-- Provided data start --

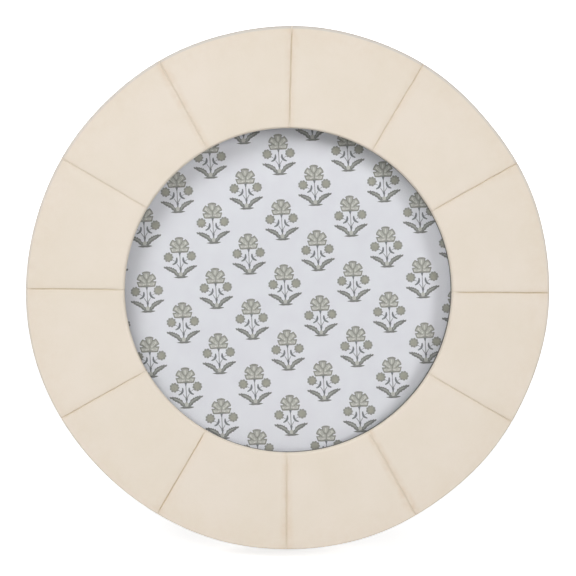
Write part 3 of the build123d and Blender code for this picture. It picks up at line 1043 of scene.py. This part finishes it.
# The turn buttons stay a hair clear of the flock and of the screw heads that they slide between
button_easing = 0.2
button_slack = 0.02
for index in range(len(button_joints)):
    node = f"turn_button_{index + 1}"
    button = eased_piece(f"button_{index + 1}", node, node, nickel, button_easing)
    middle_level = sum(reach(node)[:2]) / 2
    for vertex in button.data.vertices:
        below = (vertex.co - ring_centre).dot(front) / MM < middle_level
        vertex.co += front * (button_slack if below else -button_slack) * MM

for node, material in (("glass_pane", glass), ("filler_board", grey_board), ("back_panel", back_board)):
    nodes[node].data.materials.clear()
    nodes[node].data.materials.append(material)

# Floor, world, lamps and camera

floor_radius = 4.0
floor_steps = 64
floor_colour = 0.6
floor_glow = 0.78
far_glow = 1.0
glow_spread = (0.25, 0.9)
world_strength = 0.055
white = (1, 1, 1, 1)
# Lamps: direction to the right, up the face and forwards, distance and size in metres, and power
lamps = {
    "lamp_upper_left": (-0.62, 0.78, 1.0, 1.3, 0.70, 9.6),
    "lamp_right": (0.76, 0.28, 1.0, 2.4, 0.74, 20.6),
    "lamp_front": (0.02, -0.16, 1.0, 1.6, 0.12, 2.5),
    "lamp_back_left": (-0.7, 0.8, -1.0, 1.1, 0.6, 5.0),
    "lamp_back_right": (0.8, 0.4, -1.0, 1.1, 0.6, 4.4),
}
# The photograph's width, and the ring's middle and radius in it, in pixels
photo_width = 576
photo_ring_middle = (287.77, 287.82)
photo_ring_radius = 261.4
camera_distance = 1000.0


def white_floor():
    """Wide pale floor that looks white where no shadow falls."""
    mesh = bpy.data.meshes.new("floor")
    rim = [(x, y, 0) for x, y in circle(floor_radius, floor_steps)]
    mesh.from_pydata(rim, [], [list(range(floor_steps))])
    floor = bpy.data.objects.new("floor", mesh)
    bpy.context.scene.collection.objects.link(floor)
    material = bpy.data.materials.new("floor_white")
    tree = Tree(material)
    matte = tree.add("ShaderNodeBsdfDiffuse", {"Color": (floor_colour, floor_colour, floor_colour, 1)})
    place = tree.add("ShaderNodeTexCoord").outputs["Object"]
    distance = tree.add("ShaderNodeVectorMath", {0: place}, operation="LENGTH").outputs["Value"]
    rise = tree.spread(distance, *glow_spread, floor_glow, far_glow)
    glow = tree.add("ShaderNodeEmission", {"Strength": tree.math("MULTIPLY", tree.seen_rays(), rise)})
    both = tree.add("ShaderNodeAddShader", {0: matte.outputs["BSDF"], 1: glow.outputs["Emission"]})
    tree.add("ShaderNodeOutputMaterial", {"Surface": both.outputs["Shader"]})
    mesh.materials.append(material)


def studio_world():
    """Even light all round; white where it is seen."""
    world = bpy.data.worlds.new("studio")
    bpy.context.scene.world = world
    tree = Tree(world)
    light = tree.add("ShaderNodeBackground", {"Color": white, "Strength": world_strength})
    seen = tree.add("ShaderNodeBackground", {"Color": white})
    chosen = tree.blend(tree.seen_rays(), light.outputs["Background"], seen.outputs["Background"])
    tree.add("ShaderNodeOutputWorld", {"Surface": chosen})


def place_looking(thing, place, direction):
    """Puts a lamp or camera in the scene, looking in a direction."""
    thing.location = place
    thing.rotation_mode = "QUATERNION"
    thing.rotation_quaternion = direction.to_track_quat("-Z", "Y")
    bpy.context.scene.collection.objects.link(thing)


def lamp(name, side, height, forward, distance, size, power):
    """Square lamp that looks at the face's middle from a direction given in the ring's coordinates."""
    data = bpy.data.lights.new(name, "AREA")
    data.shape = "SQUARE"
    data.size = size
    data.energy = power
    direction = (right * side + upward * height + front * forward).normalized()
    place = at(0, 0, tile_front) + direction * distance
    place_looking(bpy.data.objects.new(name, data), place, -direction)


def studio_camera():
    """Looks straight at the face, with the ring where the photograph has it."""
    data = bpy.data.cameras.new("camera")
    outline_distance = camera_distance + rim_front_rounding
    data.lens = photo_ring_radius * data.sensor_width / photo_width * outline_distance / outer_radius
    pixel = outer_radius / photo_ring_radius
    aim_u = (photo_width / 2 - photo_ring_middle[0]) * pixel
    aim_v = (photo_ring_middle[1] - photo_width / 2) * pixel
    camera = bpy.data.objects.new("camera", data)
    place_looking(camera, at(aim_u, aim_v, tile_front + camera_distance), -front)
    bpy.context.scene.camera = camera


white_floor()
studio_world()
for name, values in lamps.items():
    lamp(name, *values)
studio_camera()
bpy.context.scene.view_settings.view_transform = "Standard"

-- Provided data end --

Each line with the string "scene" in it needs to be found and copied.

Write part 3 of the build123d and Blender code for this picture. It picks up at line 1043 of scene.py. This part finishes it.
    bpy.context.scene.collection.objects.link(floor)
    bpy.context.scene.world = world
    """Puts a lamp or camera in the scene, looking in a direction."""
    bpy.context.scene.collection.objects.link(thing)
    bpy.context.scene.camera = camera
bpy.context.scene.view_settings.view_transform = "Standard"